Such musical notes
Fall upon my thoughts
Each day,
It's the only happiest thing;
I disappear
Into the limelight
Then the curtain comes into place
I read the sheet music
I sort it all
As the...
I don't mean to feel this way,
But if I were dead, I would be free
I wish I can be free
But as long
As he is alive,
I will never be free
That's why I work
Dead end jobs
To try and get away from him...
But I can't
I feel like my luck
Is running out,
Goodbye my sweet blanket
When all you can do is scream...
I want a divorce
These walls scream
But nobody wants to...
And drown my sorrows
For do you think life is nauseating?
Do you think I'm insane?
For human bodies soil into one
I linger in the dreams of you
Two introverts, two tides, two loves.
I give up
I'm tired of being in a toxic
Work environment
I'm tired of being in a
Toxic world
I give up
I don't want to appear kind,
Weak, or pushed over
I want to disappear
Please save me
Is there any way I can get out of
That interview?
I don't want to go.
I think I'm ready to run away
Now that my bill is paid off,
I am free to leave, I feel
But where am I going to go with no
Money?
I don't want to be homeless,
But there has to be a way for me
To get out of Reno
I wish I can
Walk out the door and never look back
Will you help me escape?
I am meant to be alone
Or be around other empaths
All I need is one last
Chance...
I won't fail this one
I will hold on to this chance forever
I just need one more chance,
A chance to get out of here.
- Author: Soul Baby (Pseudonym) ( Offline)

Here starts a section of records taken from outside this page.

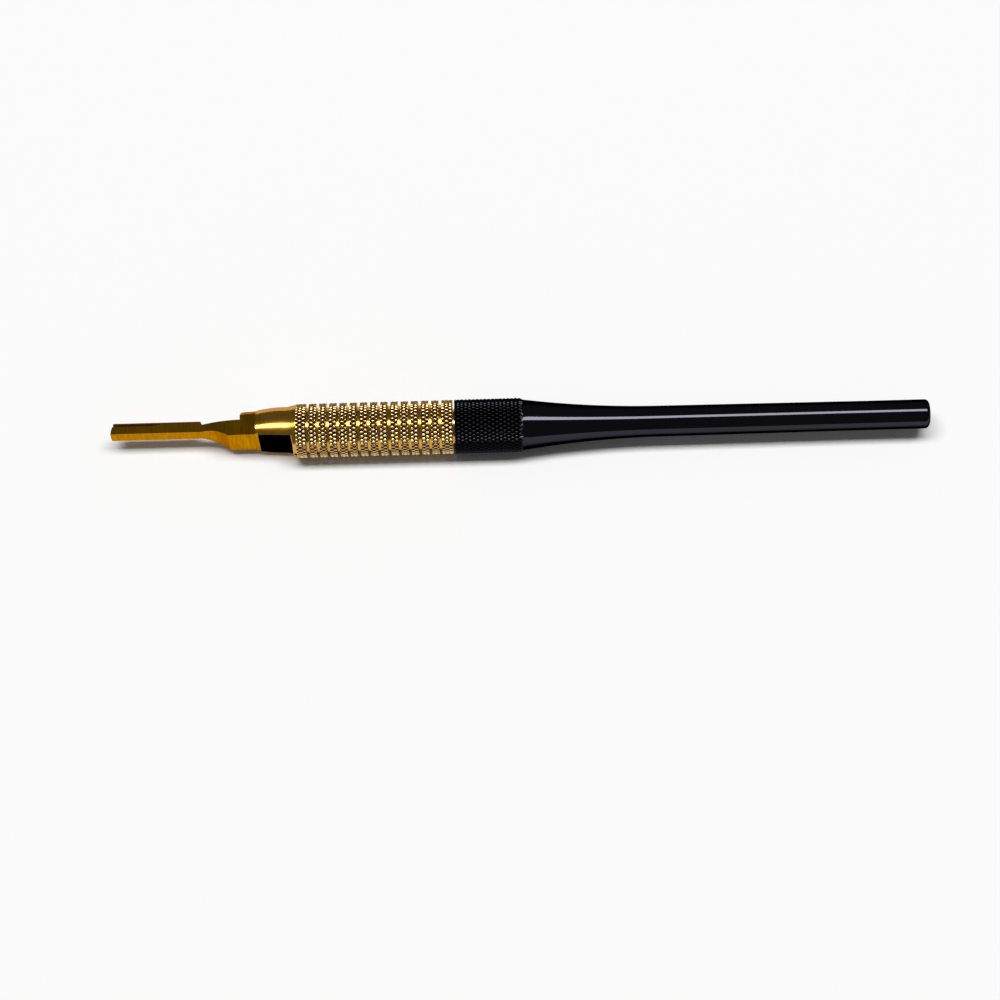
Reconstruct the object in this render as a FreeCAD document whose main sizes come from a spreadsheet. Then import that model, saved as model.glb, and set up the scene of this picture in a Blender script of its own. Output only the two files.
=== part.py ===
import FreeCAD, Part
import Sketcher
import math
import os

# Scalpel handle, round pattern, with the small detachable-blade fitting.
# Two turned steel pieces on one axis: the gold front piece, with the blade fitting, the
# neck and the ringed grip, and the black rear piece, with the collar, the waist and the
# slim shaft. A stud on the front piece screws into the rear one up to a narrow boss, so
# that an open joint stays between the two grips.
#
# Each piece is drawn with its axis along X, Y towards the side that takes the blade and
# Z across the width of the blade fitting. Stations are measured from the tip.

# Driving sizes in millimetres and degrees
SIZES = {
    # Blade fitting
    "tongue_width": 2.6,
    "tongue_back": 0.35,
    "seat_level": 1.08,
    "slot_height": 0.4,
    "slot_depth": 0.42,
    "slot_length": 9.8,
    "slot_runout": 2.4,
    "lip_thickness": 0.25,
    "boss_length": 15.9,
    "boss_end_run": 0.35,
    "nose_bevel": 0.5,
    "nose_land": 0.1,
    "nose_corner": 0.35,
    # Widening behind the boss, and the block that the blade's heel stops against
    "flare_start": 16.15,
    "flare_length": 6.5,
    "flare_radius": 18,
    "ramp_start": 16.15,
    "ramp_radius": 8.3,
    "block_width": 5.86,
    "block_back": 1.95,
    "block_front_diameter": 7.12,
    "block_rear_diameter": 7.4,
    "shoulder_station": 23.05,
    "shoulder_angle": 20,
    # Neck
    "neck_start": 25.9,
    "neck_diameter": 7.6,
    "neck_length": 5.4,
    "neck_end_diameter": 8.64,
    "neck_radius": 22,
    "flat_start": 26.35,
    "flat_length": 6.05,
    "flat_start_level": 2.22,
    "flat_end_level": 2.58,
    "flat_end_radius": 0.4,
    # Grip
    "lead_length": 2.1,
    "grip_diameter": 9.6,
    "grip_end": 60.65,
    "first_ring_groove": 35.02,
    "ring_pitch": 1.801,
    "ring_grooves": 14,
    "ring_groove_width": 0.53,
    "ring_groove_depth": 0.8,
    # Screwed joint between the two pieces
    "joint_gap": 0.3,
    "joint_boss_diameter": 6.4,
    "stud_diameter": 5,
    "stud_length": 9,
    "stud_chamfer": 0.5,
    "undercut_length": 1,
    "undercut_depth": 0.45,
    "thread_clearance": 0.05,
    "bore_spare": 1,
    "bore_chamfer": 0.4,
    "drill_angle": 118,
    # Rear piece
    "collar_length": 11.55,
    "collar_bevel": 0.6,
    "waist_radius": 174,
    "shaft_start": 97,
    "shaft_start_diameter": 5.5,
    "straight_length": 11,
    "straight_diameter": 5.2,
    "shaft_end_round": 0.8,
    "overall_length": 145,
    # How far a cut starts outside the metal
    "overrun": 1,
}

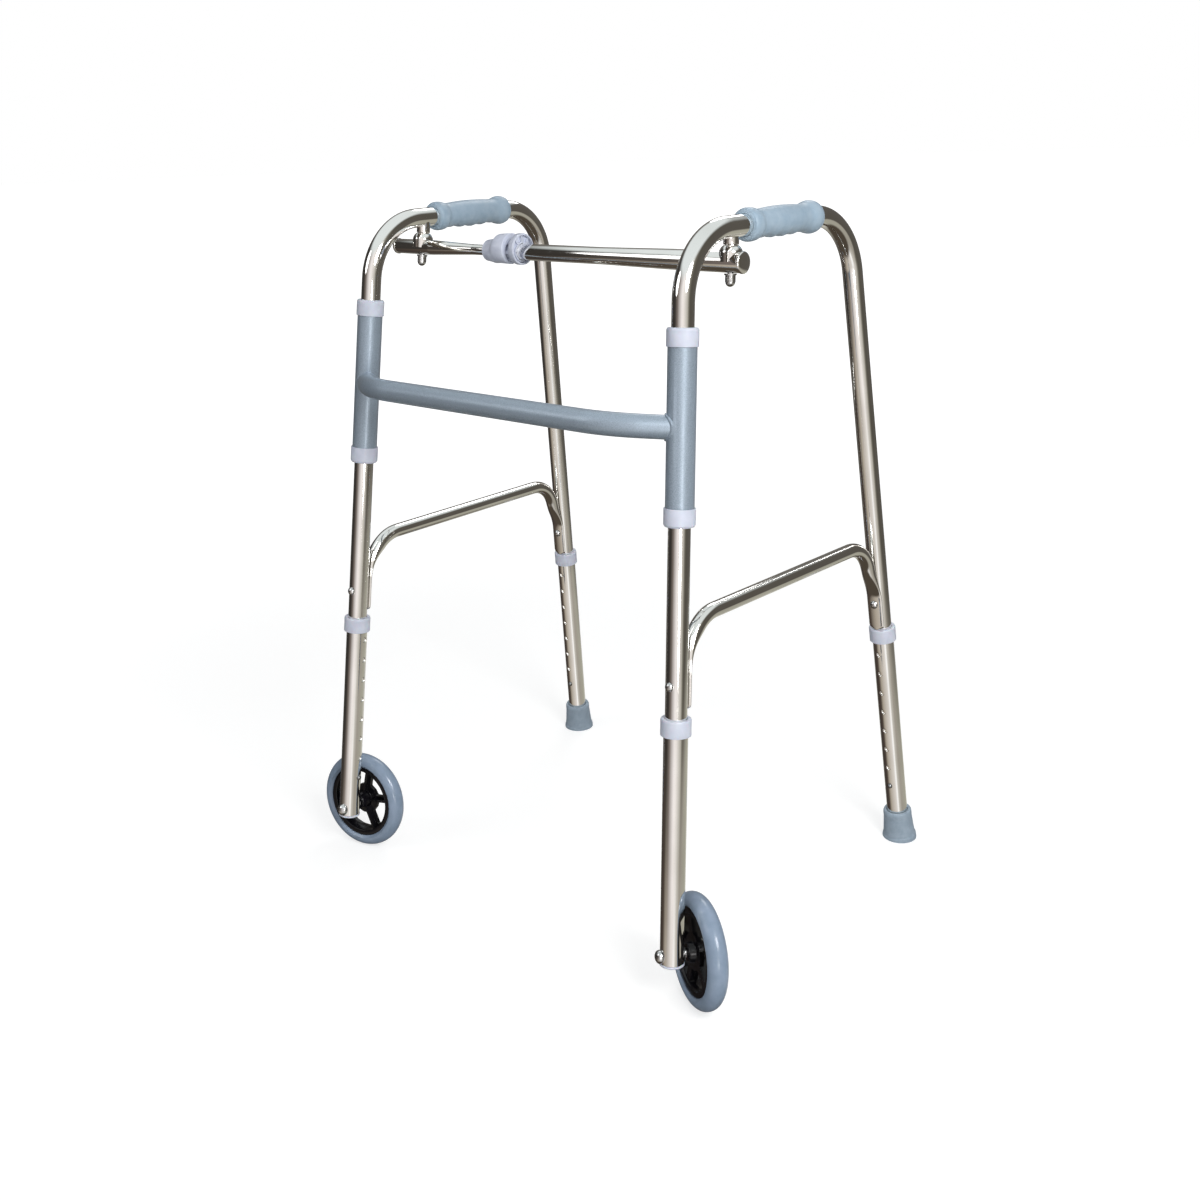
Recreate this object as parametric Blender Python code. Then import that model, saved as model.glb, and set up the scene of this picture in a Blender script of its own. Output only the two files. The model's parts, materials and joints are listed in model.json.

- Published: December 1st, 2023 16:49
- Comment from author about the poem: I already hear the dramatic music in the background...isn't this lovely? I love that my feelings, emotions, and thoughts are all over the place. I feel as if my words fly to unknown destinations. Here is another reckless lament...one that I will truly treasure and love forever. For we as poets can be very dramatic writers. I think sometimes our deep thinking scares people. So here's to the poets who feel dramatic things. Sometimes scary, sometimes overwhelming, sometimes fragile. I am so happy to share my poetry with such a great community. For writing poetry is great therapy for me. I really hope you feel the same. Thanks.